Although the early 1990s and country music brought an end to KSYN's 40-year reign at the pinnacle of listener ratings, this period is not without its high points. Chief among these is that the broadcasting station was refurbished. Compact disk players replaced tapes and records, improving sound quality. Computers took the place of several refrigerator-sized mechanical processors, enhancing programming reliability. And remote satellite programs replaced overnight announcers, saving costs while adding an element of national entertainment to the lineup. In short, the station took a giant leap toward the 21st Century.

By 1995 rock had begun to recover and so had KSYN's listener ratings. Given the overall favorable dynamics, it was in this year that William B. Neal chose to conclude his career in broadcasting—a career that spanned more than a half-century by selling KSYN to Big Mack Broadcasting, Inc. Big Mack was owned by Chuck Dunaway who was, like his predecessor, an influential figure within the radio business, having been inducted into both the Texas and Ohio Broadcasting Halls of Fame.

Chuck Dunaway's career in radio began in 1952 as an announcer for KBST in Big Spring, Texas. Quickly rising through the ranks, in the late 1950s he assumed the afternoon drivetime slot for New York's top-rated station, WABC-AM. Dunaway eventually parlayed his success as an announcer into station proprietorship, purchasing his first radio station in 1982 and eventually owning six in the Joplin market alone.

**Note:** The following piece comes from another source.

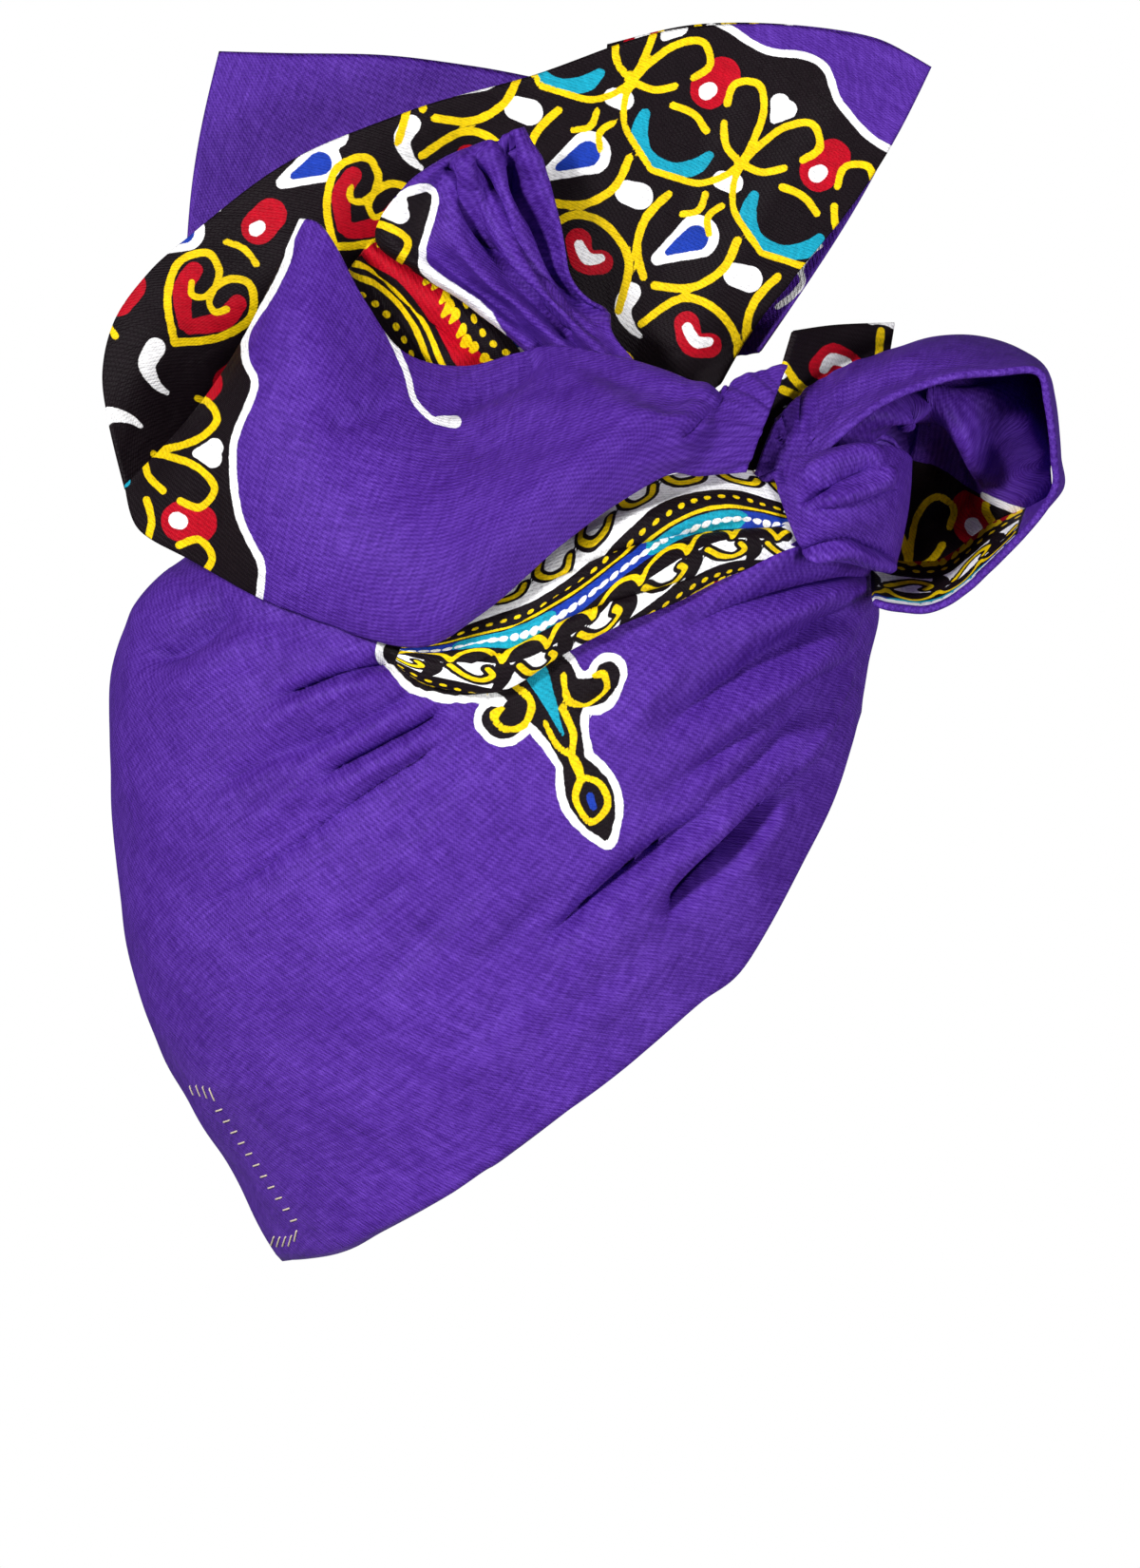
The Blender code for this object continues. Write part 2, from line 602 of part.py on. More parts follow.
def main():
    """Make every piece of the head wrap and set each one against those that hold it."""
    clear_scene()
    wrap = new_collection("head_wrap")
    plain = cotton("purple_cotton", PURPLE)
    printed = cotton("printed_cotton", BLACK_PRINT)
    made = (
        make_cap(wrap, plain),
        make_twist(wrap, printed),
        make_lobe(wrap, plain),
        make_knot(wrap, plain),
        make_loop(wrap, plain),
        make_loop_wall(wrap, plain),
        make_tab(wrap, printed),
        make_fan(wrap, printed),
        make_fan_back(wrap, plain),
        make_flap(wrap, plain),
        make_pleats(wrap, plain),
        make_inner_folds(wrap, printed),
    )
    pieces = {obj.name: obj for obj in made}
    for rule in SEATS:
        seat(pieces, rule)


main()
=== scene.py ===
"""Looks of a head wrap tied from one long strip of wax-printed cotton.

The wearer faces +X, +Z is up and the camera looks along +Y at the wrap's side. Every
stretch of the strip is one sheet of cloth, lofted through the same short table of
sections as its solid, then creased, printed and woven here. Lengths are millimetres
unless a name says otherwise, and the finished meshes are in metres.

The print is drawn in code: each ink keeps, at every point of the cloth, the distance
to the edge of its nearest stroke, and the material turns that distance into an edge.
"""

import logging
import math
from dataclasses import dataclass, field
from enum import Enum
from typing import NamedTuple, Optional, Sequence

import bpy
import numpy as np
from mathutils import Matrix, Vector
from mathutils.bvhtree import BVHTree


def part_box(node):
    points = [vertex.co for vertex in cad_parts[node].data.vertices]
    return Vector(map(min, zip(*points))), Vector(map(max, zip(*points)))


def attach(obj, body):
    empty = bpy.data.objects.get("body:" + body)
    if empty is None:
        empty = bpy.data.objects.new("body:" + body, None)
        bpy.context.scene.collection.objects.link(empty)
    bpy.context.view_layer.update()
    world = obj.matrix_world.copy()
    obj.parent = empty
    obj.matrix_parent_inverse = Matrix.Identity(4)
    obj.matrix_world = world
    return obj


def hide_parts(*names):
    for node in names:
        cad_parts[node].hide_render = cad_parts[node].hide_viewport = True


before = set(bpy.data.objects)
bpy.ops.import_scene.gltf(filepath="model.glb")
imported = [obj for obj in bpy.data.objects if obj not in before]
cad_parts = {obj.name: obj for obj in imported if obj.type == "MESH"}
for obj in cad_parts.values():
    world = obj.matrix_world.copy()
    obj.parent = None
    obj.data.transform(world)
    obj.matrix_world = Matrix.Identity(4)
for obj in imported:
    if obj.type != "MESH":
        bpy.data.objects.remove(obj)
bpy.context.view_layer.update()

LOG = logging.getLogger("head_wrap")
MM = 0.001
BODY = "root"

Array = np.ndarray
Tree = bpy.types.NodeTree
Socket = bpy.types.NodeSocket
Point = tuple[float, float]
Line = tuple[Point, ...]


class Ink(Enum):
    """The inks of the print, from the lowest to the one printed last."""

    GROUND = 0
    WHITE = 1
    LINE = 2
    RED = 3
    BLUE = 4
    TEAL = 5
    YELLOW = 6
    PEARL = 7


class Held(Enum):
    """How a stretch of cloth is kept in its form."""

    STRETCHED = "stretched"
    GATHERED = "gathered"
    FOLDED = "folded"


class Slot(Enum):
    """The record's material slots."""

    PURPLE = "purple_cotton"
    PRINTED = "printed_cotton"


class Crease(Enum):
    """The shape of a fold across its line."""

    SOFT = "soft"
    SHARP = "sharp"
    STEP = "step"


class Section(NamedTuple):
    """One section of a lofted sheet, from its low point to its top point."""

    low_x: float
    low_z: float
    low_y: float
    top_x: float
    top_z: float
    top_y: float
    swell_y: float
    peak: float = 0.5
    swell_x: float = 0.0
    swell_z: float = 0.0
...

Under Dunaway's relatively brief period of ownership, KSYN continued much as it had under Neal. Chuck Dunaway's legacy at KSYN could be described as that of a steady and experienced hand who bridged the gap between long-term owners.

===The 2000s And Now===
If one were looking to quickly categorize KSYN's history, it could be logically divided into two parts: the William B. Neal era, which spans from 1960 to 1995; and the James L. Zimmer era, which began in 1998 and continues into the present.

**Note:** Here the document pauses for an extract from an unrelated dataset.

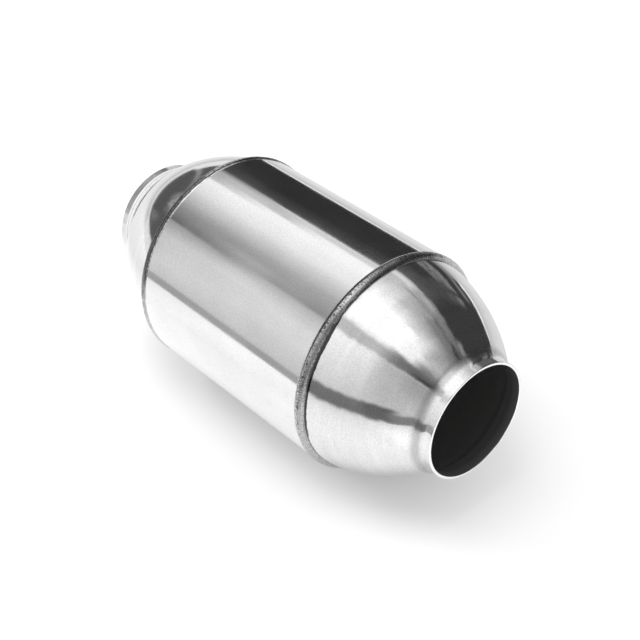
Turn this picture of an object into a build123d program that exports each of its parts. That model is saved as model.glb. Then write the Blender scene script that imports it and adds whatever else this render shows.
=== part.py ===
from build123d import *
import os
from math import cos, floor, pi, sin

os.makedirs("parts", exist_ok=True)

# Catalytic converter: a round can, two domed end cones and a metal honeycomb.
# Millimetres. The gas flows along X and the origin is the middle of the can's axis.

# Can, rolled from sheet
can_outer_diameter = 120.0
can_wall = 1.5
can_length = 122.0

# End cones, spun from sheet, with a collar for the pipe
cone_wall = 1.5
cone_length = 62.0
neck_outer_diameter = 63.5
collar_length = 7.5
dome_bow = 4.4
dome_start = 2.4
shoulder_bend = 12.0
throat_bend = 9.0
mouth_chamfer = 0.3
spigot_length = 6.0
spigot_clearance = 0.15

# Girth welds between the can's edges and the cones
weld_lap = 0.8
weld_reach = 4.4
weld_crown = 1.9

# Mantle tube, held between the two spigots
mantle_wall = 1.5
mantle_fit = 0.1
mantle_end_gap = 0.3

# Honeycomb, a flat and a corrugated foil wound together
foil_recess = 4.5
foil_thickness = 0.2
foil_seat = 0.05
layer_pitch = 5.0
wave_length = 10.0
core_radius = 1.9
flats_per_turn = 24
thinnest_layer = 1.6

can_radius = can_outer_diameter / 2
can_edge = can_length / 2
neck_radius = neck_outer_diameter / 2
spigot_radius = can_radius - can_wall - spigot_clearance
mantle_radius = can_radius - can_wall - mantle_fit
mantle_length = can_length - 2 * (spigot_length + mantle_end_gap)
foil_length = mantle_length - 2 * foil_recess
outer_layer_radius = mantle_radius - mantle_wall - foil_seat - foil_thickness / 2


def tube(outer_radius, wall, length):
    """Straight tube along X, centred on the origin."""
    ring = Plane.YZ * (Circle(outer_radius) - Circle(outer_radius - wall))
    return extrude(ring, amount=length / 2, both=True)


# Front end. Its profiles lie in the XY plane, with Y as the radius.

def cone_skin():
    """Outer line of the cone's sheet, from the end of the spigot to the mouth."""
    spigot_end = Vector(can_edge - spigot_length, spigot_radius)
    shoulder = Vector(can_edge + dome_start, spigot_radius)
    throat = Vector(can_edge + cone_length - collar_length, neck_radius)
    mouth = Vector(can_edge + cone_length, neck_radius)
    chord = throat - shoulder
    outward = Vector(-chord.Y, chord.X).normalized()
    crown = (shoulder + throat) / 2 + outward * dome_bow
    with BuildLine() as line:
        Line(spigot_end, shoulder)
        ThreePointArc(shoulder, crown, throat)
        Line(throat, mouth)
        fillet(line.vertices().sort_by_distance(shoulder)[0], shoulder_bend)
        fillet(line.vertices().sort_by_distance(throat)[0], throat_bend)
    return line.wire()


def cone_section():
    """The sheet's thickness lies inside its outer line, and the mouth is deburred."""
    outline = offset(cone_skin(), cone_wall, side=Side.RIGHT, closed=True)
    section = make_face(outline.edges())
    return chamfer(section.vertices().group_by(Axis.X)[-1], mouth_chamfer)


def weld_section():
    """Fillet bead that laps the can's edge and lies on the cone's shoulder."""
    on_can = Vector(can_edge - weld_lap, can_radius)
    on_cone = Vector(can_edge + weld_reach, spigot_radius - cone_wall / 2)
    chord = on_cone - on_can
    outward = Vector(-chord.Y, chord.X).normalized()
    crown = (on_can + on_cone) / 2 + outward * weld_crown
    outline = Curve() + [
        ThreePointArc(on_can, crown, on_cone),
        Polyline(on_cone, (can_edge, on_cone.Y), (can_edge, can_radius), on_can),
    ]
    return make_face(outline.edges()) - cone_section()


# Honeycomb. Its foils are drawn in end view and run the length of the pack.

def layer_radius(angle):
    """Even spiral whose last turn lies against the mantle's bore."""
    return min(core_radius + layer_pitch * angle / (2 * pi), outer_layer_radius)


def flat_radius(angle):
    """Distance from the axis to the flat foil's faceted middle line."""
    step = 2 * pi / flats_per_turn
    start = floor(angle / step) * step
    near, far = layer_radius(start), layer_radius(start + step)
    past = angle - start
    return near * far * sin(step) / (near * sin(past) + far * sin(step - past))


def end_view_point(radius, angle):
    return Vector(radius * cos(angle), radius * sin(angle))


def foil(points):
    """Strip of foil along X whose middle line in end view passes through the points."""
    one_side = []
    other_side = []
    for index, point in enumerate(points):
        arriving = point - points[index - 1] if index else points[1] - point
        leaving = points[index + 1] - point if index + 1 < len(points) else arriving
        arriving, leaving = arriving.normalized(), leaving.normalized()
        bisector = Vector(-arriving.Y - leaving.Y, arriving.X + leaving.X)
        mitre = bisector * foil_thickness / 2 / (1 + arriving.dot(leaving))
        one_side.append(point + mitre)
        other_side.append(point - mitre)
    outline = Polyline(*one_side, *reversed(other_side), close=True)
    return extrude(Plane.YZ * make_face(outline), amount=foil_length / 2, both=True)


def flat_foil():
    """Ends where the turn below leaves no room between itself and the last turn."""
    spiral_turns = (outer_layer_radius - core_radius - foil_thickness - foil_seat) / layer_pitch
    flats = floor((spiral_turns + 1) * flats_per_turn)
    angles = [2 * pi * index / flats_per_turn for index in range(flats + 1)]
    return foil([end_view_point(flat_radius(angle), angle) for angle in angles])


def crest_reach(radius, facing_radius, half_wave):
    """How far the foil's sharp crest stands out from its middle line."""
    leg = end_view_point(facing_radius, half_wave) - Vector(radius, 0)
    return foil_thickness / 2 * leg.length / leg.Y


def corrugated_foil():
    """Waves whose crests lie on the flat foil's turns, inner and outer by turns."""
    points = []
    angle = 2 * pi / flats_per_turn
    inner, outer = flat_radius(angle), flat_radius(angle + 2 * pi)
    while outer - inner > thinnest_layer:
        half_wave = wave_length / (inner + outer)
        if len(points) % 2:
            radius = outer - foil_thickness / 2 - crest_reach(outer, inner, half_wave) - foil_seat
        else:
            radius = inner + foil_thickness / 2 + crest_reach(inner, outer, half_wave) + foil_seat
        points.append(end_view_point(radius, angle))
        angle += half_wave
        inner, outer = flat_radius(angle), flat_radius(angle + 2 * pi)
    return foil(points)


cone = revolve(cone_section(), Axis.X)
weld = revolve(weld_section(), Axis.X)

pieces = {
    "casing_can": tube(can_radius, can_wall, can_length),
    "cone_front": cone,
    "cone_rear": mirror(cone, Plane.YZ),
    "weld_front": weld,
    "weld_rear": mirror(weld, Plane.YZ),
    "substrate_mantle": tube(mantle_radius, mantle_wall, mantle_length),
    "foil_flat": flat_foil(),
    "foil_corrugated": corrugated_foil(),
}

for name, piece in pieces.items():
    export_step(piece, f"parts/{name}.step")
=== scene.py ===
import random
from math import atan2, cos, hypot, pi, radians, sin, sqrt

import bmesh
import bpy
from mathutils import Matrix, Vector


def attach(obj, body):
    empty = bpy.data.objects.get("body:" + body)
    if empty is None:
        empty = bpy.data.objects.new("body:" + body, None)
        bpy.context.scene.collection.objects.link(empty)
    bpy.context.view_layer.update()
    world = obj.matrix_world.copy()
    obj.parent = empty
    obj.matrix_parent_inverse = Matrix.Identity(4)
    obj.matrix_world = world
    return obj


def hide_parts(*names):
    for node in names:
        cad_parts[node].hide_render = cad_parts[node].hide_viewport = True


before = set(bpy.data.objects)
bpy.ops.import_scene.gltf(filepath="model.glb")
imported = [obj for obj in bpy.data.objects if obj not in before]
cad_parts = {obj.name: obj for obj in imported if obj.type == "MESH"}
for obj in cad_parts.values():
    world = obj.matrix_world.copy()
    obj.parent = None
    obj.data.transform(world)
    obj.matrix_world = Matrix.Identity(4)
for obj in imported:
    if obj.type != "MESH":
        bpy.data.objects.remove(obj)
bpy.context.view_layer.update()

# Sizes in metres, the same as the solids have
MM = 0.001
CAN_RADIUS = 60.0 * MM
CAN_WALL = 1.5 * MM
CAN_EDGE = 61.0 * MM
SKIN = 1.5 * MM
SPIGOT_END = 55.0 * MM
SPIGOT_RADIUS = 58.35 * MM
SHOULDER_X = 63.4 * MM
THROAT_X = 115.5 * MM
MOUTH_X = 123.0 * MM
NECK_RADIUS = 31.75 * MM
DOME_BOW = 4.4 * MM
SHOULDER_BEND = 12.0 * MM
THROAT_BEND = 9.0 * MM
EDGE_ROUND = 0.3 * MM
EDGE_HOLD = 0.2 * MM

# Weld beads
TOE_ON_CAN = (60.2 * MM, 60.0 * MM)
TOE_ON_CONE = (65.4 * MM, 57.6 * MM)
BEAD_HEIGHT = 1.75 * MM
RIPPLE_PITCH = 1.45 * MM
RIPPLE_HEIGHT = 0.014 * MM
BEAD_UNEVENNESS = 0.10 * MM

# Honeycomb, at its real cell size
FOIL_END = 50.2 * MM
FOIL_THICKNESS = 0.09 * MM
CORE_RADIUS = 1.6 * MM
PACK_RADIUS = 56.7 * MM
LAYER_PITCH = 1.45 * MM
WAVE_LENGTH = 2.6 * MM
THINNEST_LAYER = 0.3 * MM

TURN_SEGMENTS = 384
EDGE_STEPS = 4
SHOULDER_STEPS = 8
DOME_STEPS = 30
THROAT_STEPS = 14
SPIRAL_SEGMENTS = 72
WAVE_SEGMENTS = 6
SHARP_ANGLE = radians(32)


# Small tools for shader trees. A value is a number, a colour or another node's socket.

EVENLY = (1, 1, 1)


def feed(tree, socket, value):
    if isinstance(value, bpy.types.NodeSocket):
        tree.links.new(value, socket)
    else:
        socket.default_value = value


def add_node(tree, kind, inputs=None, **settings):
    made = tree.nodes.new(kind)
    for key, value in settings.items():
        setattr(made, key, value)
    for key, value in (inputs or {}).items():
        feed(tree, made.inputs[key], value)
    return made


def calc(tree, operation, *values):
    inputs = dict(enumerate(values))
    return add_node(tree, "ShaderNodeMath", inputs, operation=operation).outputs[0]


def multiply(tree, first, *others):
    product = first
    for other in others:
        product = calc(tree, "MULTIPLY", product, other)
    return product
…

Since 1998, KSYN has been owned by James L. "Jimmy" Zimmer under the Zimmer family's Zimmer Radio Group (1998–2006) and Zimmer Radio, Inc (2007–present). During the Zimmer era, the station has been brought fully into the modern, computer age and KSYN's position near the top of listener surveys has been reestablished and KSYN was reborn under their now legendary moniker name; "Kissin' 92.5 FM".

Under Jimmy Zimmer's leadership, KSYN became only the second station in the Four-State Region to begin broadcasting in HD Radio and was one of the first to embrace the internet platform for content distribution. The station's HD2 channel, "Kissin' HD2", offers improved sound quality and a slightly different format than the primary KSYN in the form of more urban oriented music.